Come proseguire il cammino? Finora il dialogo ebraico-cristiano si è spesso svolto in un ambito riservato piuttosto agli specialisti. L’approfondimento e la conoscenza specifici sono essenziali, ma non bastano. Accanto a questo sentiero occorre imboccarne un altro, più ampio, quello della diffusione dei frutti, perché il dialogo non rimanga appannaggio di pochi, ma diventi opportunità feconda per molti. L’amicizia e il dialogo fra ebrei e cristiani sono infatti chiamati a oltrepassare le frontiere della comunità scientifica. Sarebbe bello, ad esempio, che nella stessa città rabbini e parroci lavorassero insieme, con le rispettive comunità, al servizio dell’umanità sofferente e promuovendo vie di pace e di dialogo con tutti. Spero che il vostro impegno, la vostra ricerca e i legami personali fra cristiani ed ebrei producano il terreno fecondo per mettere radici di ulteriore comunione.

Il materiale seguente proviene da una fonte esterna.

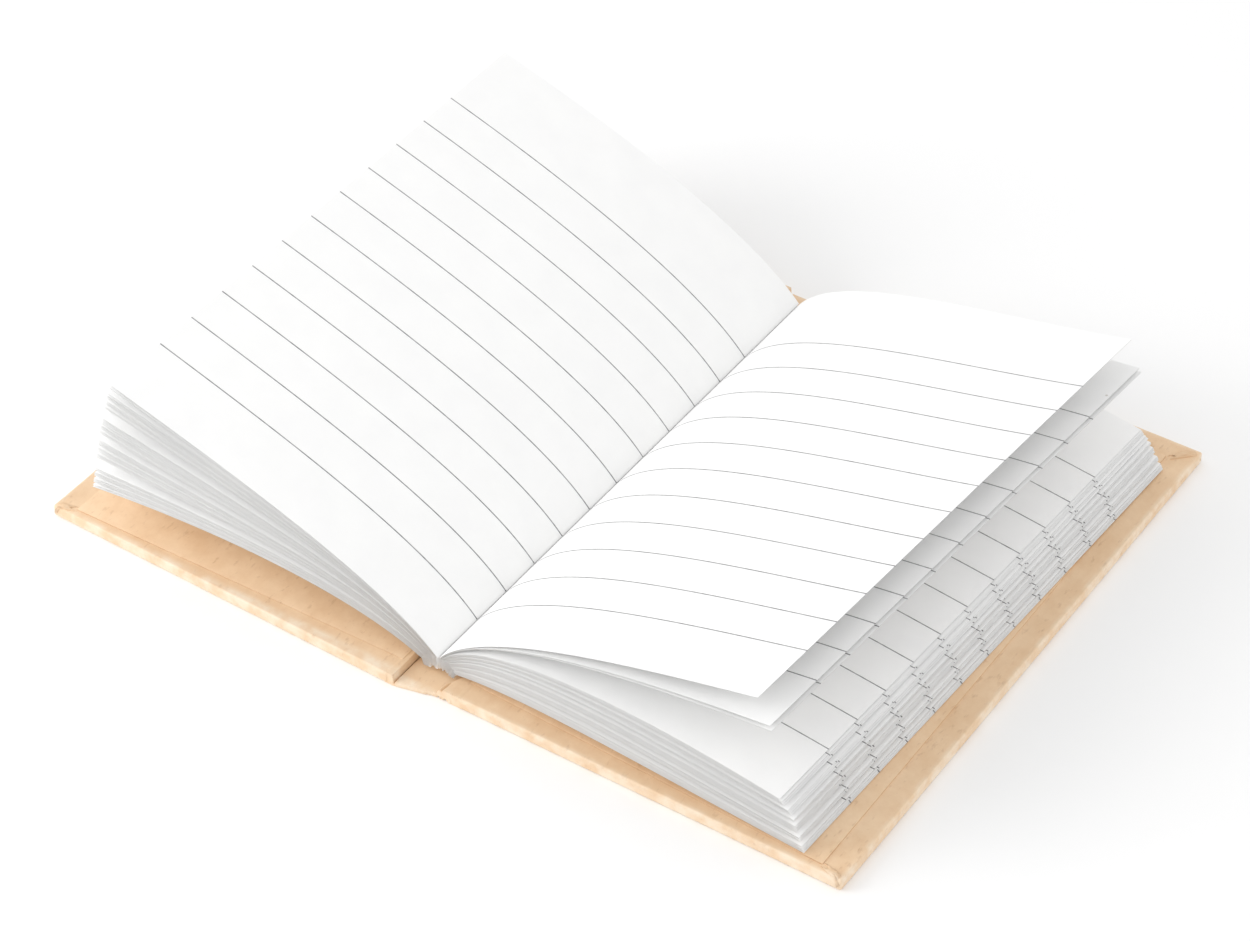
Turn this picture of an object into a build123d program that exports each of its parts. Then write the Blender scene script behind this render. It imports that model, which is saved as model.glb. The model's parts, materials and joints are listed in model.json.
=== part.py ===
from build123d import *
from math import cos, hypot, radians, sin
import os

# Pocket notebook with a hard kraft-paper case, lying open on a table.
# X runs across the spread, Y along the spine towards the head, Z up.
# The origin is under the middle of the open book, on the table.

# driving dimensions, mm
page_height = 102.0
case_height = 111.0
block_offset = -1.5
open_half_width = 71.8
board_thickness = 1.6
kraft_thickness = 0.2
turn_in_width = 14.0
pastedown_margin = 3.2

spine_half_width = 5.0
hinge_clearance = 0.15
fold_line_gap = 0.05
board_setback = 0.8
spine_card_half_width = 4.6
spine_card_thickness = 0.4

section_count = 6
section_pitch = 0.88
section_fold_width = 0.84
fold_seat = 1.5
fold_crown = 4.35
fold_crown_drop = 1.15
fold_back_radius = 0.35
lining_thickness = 0.25
lining_overhang = 0.05
lining_end_gap = 3.0

leaf_thickness = 0.25
leaf_gap = 0.15
root_pull = 0.22
tip_pull = 0.40

# worked out from the driving dimensions
case_half_height = case_height / 2
page_span = (block_offset - page_height / 2, block_offset + page_height / 2)
cover_start = spine_half_width + fold_line_gap
board_start = spine_half_width + board_setback + kraft_thickness
board_end = open_half_width - kraft_thickness
board_top = kraft_thickness + board_thickness
wrap_top = board_top + kraft_thickness
cover_top = wrap_top + kraft_thickness

front = -1
back = 1


def block(x_range, y_range, z_range):
    # a box between two limits on each axis
    sizes = [high - low for low, high in (x_range, y_range, z_range)]
    middles = [(high + low) / 2 for low, high in (x_range, y_range, z_range)]
    return Pos(*middles) * Box(*sizes)


def both_sides(limit):
    return (-limit, limit)


def across(side, near, far):
    # limits on X of a piece that lies between two distances from the spine
    return tuple(sorted((side * near, side * far)))


def grey_board(side):
    return block(
        across(side, board_start, board_end),
        both_sides(case_half_height - kraft_thickness),
        (kraft_thickness, board_top),
    )


def kraft_wrap(side):
    # outer paper of one cover: a panel under the board, turned in round three edges
    shell = block(
        across(side, cover_start, open_half_width), both_sides(case_half_height), (0, wrap_top)
    )
    board_room = block(
        across(side, 0, board_end),
        both_sides(case_half_height - kraft_thickness),
        (kraft_thickness, board_top),
    )
    window = block(
        across(side, 0, open_half_width - turn_in_width),
        both_sides(case_half_height - turn_in_width),
        (board_top, wrap_top),
    )
    hinge_strip = block(
        across(side, 0, board_start), both_sides(case_half_height), (kraft_thickness, wrap_top)
    )
    return shell - board_room - window - hinge_strip


def pastedown(side):
    # inner paper: lies over the turn-ins, on the board between them, and down its hinge edge
    half_height = case_half_height - pastedown_margin
    inner_end = board_start - kraft_thickness
    sheet = block(
        across(side, inner_end, open_half_width - pastedown_margin),
        both_sides(half_height),
        (wrap_top, cover_top),
    )
    pressed_middle = block(
        across(side, board_start, open_half_width - turn_in_width),
        both_sides(case_half_height - turn_in_width),
        (board_top, wrap_top),
    )
    hinge_flap = block(
        across(side, inner_end, board_start), both_sides(half_height), (kraft_thickness, wrap_top)
    )
    return sheet + pressed_middle + hinge_flap


def spine_pieces():
    wrap_half_width = spine_half_width - hinge_clearance
    card_top = kraft_thickness + spine_card_thickness
    yield "spine_kraft_wrap", block(
        both_sides(wrap_half_width), both_sides(case_half_height), (0, kraft_thickness)
    )
    yield "spine_card_strip", block(
        both_sides(spine_card_half_width),
        both_sides(case_half_height - kraft_thickness),
        (kraft_thickness, card_top),
    )
    yield "spine_kraft_lining", block(
        both_sides(spine_card_half_width),
        both_sides(case_half_height - kraft_thickness),
        (card_top, card_top + kraft_thickness),
    )
    yield "text_block_lining", block(
        both_sides(section_count * section_pitch / 2 + lining_overhang),
        (page_span[0] + lining_end_gap, page_span[1] - lining_end_gap),
        (fold_seat - lining_thickness, fold_seat),
    )


def section_fold(number):
    # glued back of one folded section; the middle sections stand highest
    place = (number - (section_count + 1) / 2) * section_pitch
    outermost = (section_count - 1) / 2 * section_pitch
    top = fold_crown - fold_crown_drop * (place / outermost) ** 2
    bar = block(
        (place - section_fold_width / 2, place + section_fold_width / 2),
        page_span,
        (fold_seat, top),
    )
    back_edges = bar.edges().filter_by(Axis.Y).group_by(Axis.Z)[0]
    return fillet(back_edges, fold_back_radius)


# Each curve is one sheet seen from the tail: distance from the spine and height of its
# root, the same of its fore-edge, then the angle at which it rises and the one at which
# it arrives. Sheets are listed from the board up.
front_sheets = [
    (3.4, 2.5, 64.8, 7.6, 31, -6),
    (3.1, 3.4, 62.4, 17.6, 45, 8),
    (2.2, 4.4, 59.6, 26.6, 50, 14),
    (0.6, 4.75, 58.0, 32.2, 50, 18),
]
back_sheets = [
    (3.3, 2.6, 66.6, 2.35, 16, -3),
    (3.1, 3.1, 65.4, 4.8, 32, -4),
    (2.8, 3.7, 64.2, 7.4, 45, -5),
    (2.3, 4.3, 62.3, 9.8, 60, -8),
    (1.6, 4.7, 60.4, 21.0, 53, 8),
    (0.6, 4.8, 58.4, 26.6, 50, 15),
]


def sheet_curve(side, sheet, lowered):
    root_x, root_z, tip_x, tip_z, rise, arrival = sheet
    reach = hypot(tip_x - root_x, tip_z - root_z)
    root_handle = root_pull * reach
    tip_handle = tip_pull * reach
    points = [
        (root_x, root_z),
        (root_x + root_handle * cos(radians(rise)), root_z + root_handle * sin(radians(rise))),
        (tip_x - tip_handle * cos(radians(arrival)), tip_z - tip_handle * sin(radians(arrival))),
        (tip_x, tip_z),
    ]
    return Bezier(*[(side * x, z - lowered) for x, z in points])


def leaves(side, lower_sheet, upper_sheet, lower_drop, upper_drop):
    # the space that a bundle of leaves fills between two sheets
    under = sheet_curve(side, lower_sheet, lower_drop)
    over = sheet_curve(side, upper_sheet, upper_drop)
    outline = [under, Line(under @ 1, over @ 1), over, Line(over @ 0, under @ 0)]
    bundle_face = Plane.XZ * make_face(outline)
    return Pos(0, block_offset, 0) * extrude(bundle_face, amount=page_height / 2, both=True)


def bundle(side, sheets, number):
    return leaves(side, sheets[number], sheets[number + 1], 0, leaf_gap)


def single_leaf(side, sheet):
    return leaves(side, sheet, sheet, leaf_thickness, 0)


def all_pieces():
    for name, side in (("front", front), ("back", back)):
        yield name + "_board", grey_board(side)
        yield name + "_kraft_wrap", kraft_wrap(side)
        yield name + "_pastedown", pastedown(side)
    yield from spine_pieces()
    for number in range(1, section_count + 1):
        yield f"section_{number}_fold", section_fold(number)
    yield "section_1_leaves", bundle(front, front_sheets, 0)
    yield "section_2_leaves", bundle(front, front_sheets, 1)
    yield "section_3_left_leaf", single_leaf(front, front_sheets[3])
    yield "section_3_right_leaf", single_leaf(back, back_sheets[5])
    yield "section_3_second_leaf", single_leaf(back, back_sheets[4])
    yield "section_4_leaves", bundle(back, back_sheets, 2)
    yield "section_5_leaves", bundle(back, back_sheets, 1)
    yield "section_6_leaves", bundle(back, back_sheets, 0)


os.makedirs("parts", exist_ok=True)
for node, solid in all_pieces():
    export_step(solid, f"parts/{node}.step")
    print(node)
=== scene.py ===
import json
import math
import random

import bpy
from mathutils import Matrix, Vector

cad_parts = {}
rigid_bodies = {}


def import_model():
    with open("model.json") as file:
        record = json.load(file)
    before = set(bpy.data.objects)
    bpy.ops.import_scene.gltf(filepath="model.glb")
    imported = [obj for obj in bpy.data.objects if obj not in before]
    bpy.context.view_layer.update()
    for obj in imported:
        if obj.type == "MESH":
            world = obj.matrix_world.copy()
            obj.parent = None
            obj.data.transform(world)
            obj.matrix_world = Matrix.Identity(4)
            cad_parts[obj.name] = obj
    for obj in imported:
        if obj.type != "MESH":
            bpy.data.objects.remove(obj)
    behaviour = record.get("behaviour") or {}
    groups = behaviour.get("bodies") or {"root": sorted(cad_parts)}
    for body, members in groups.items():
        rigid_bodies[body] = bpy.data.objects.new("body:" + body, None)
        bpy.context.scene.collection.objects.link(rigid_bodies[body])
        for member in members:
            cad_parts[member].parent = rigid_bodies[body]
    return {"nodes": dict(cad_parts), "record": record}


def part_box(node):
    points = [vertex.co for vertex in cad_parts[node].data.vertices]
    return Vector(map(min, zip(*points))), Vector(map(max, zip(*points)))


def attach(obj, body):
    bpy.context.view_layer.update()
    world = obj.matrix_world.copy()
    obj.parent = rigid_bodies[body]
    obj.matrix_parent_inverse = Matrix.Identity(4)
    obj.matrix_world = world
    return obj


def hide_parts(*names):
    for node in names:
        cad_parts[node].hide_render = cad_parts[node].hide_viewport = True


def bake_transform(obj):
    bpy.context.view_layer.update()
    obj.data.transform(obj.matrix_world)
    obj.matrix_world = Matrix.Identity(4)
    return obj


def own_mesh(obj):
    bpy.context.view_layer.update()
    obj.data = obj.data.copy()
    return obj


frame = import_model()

random.seed(7)
mm = 0.001
hair = 0.01 * mm         # less than this apart counts as touching
front = -1               # side of the spine each cover opens to
back = 1
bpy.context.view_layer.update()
print("frame loaded,", len(frame["nodes"]), "CAD nodes")


def startClean():
    if bpy.context.object and bpy.context.object.mode != "OBJECT":
        bpy.ops.object.mode_set(mode="OBJECT")
    bpy.ops.object.select_all(action="DESELECT")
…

Cari amici, che il ricordo della figura e dell’opera del Cardinale Bea sia di stimolo a rinvigorire il nostro impegno irreversibile nella ricerca dell’unità tra i cristiani e nella promozione concreta di una rinnovata amicizia con i nostri fratelli ebrei. Con questi auspici invoco dall’Altissimo ogni benedizione sul vostro cammino. Grazie.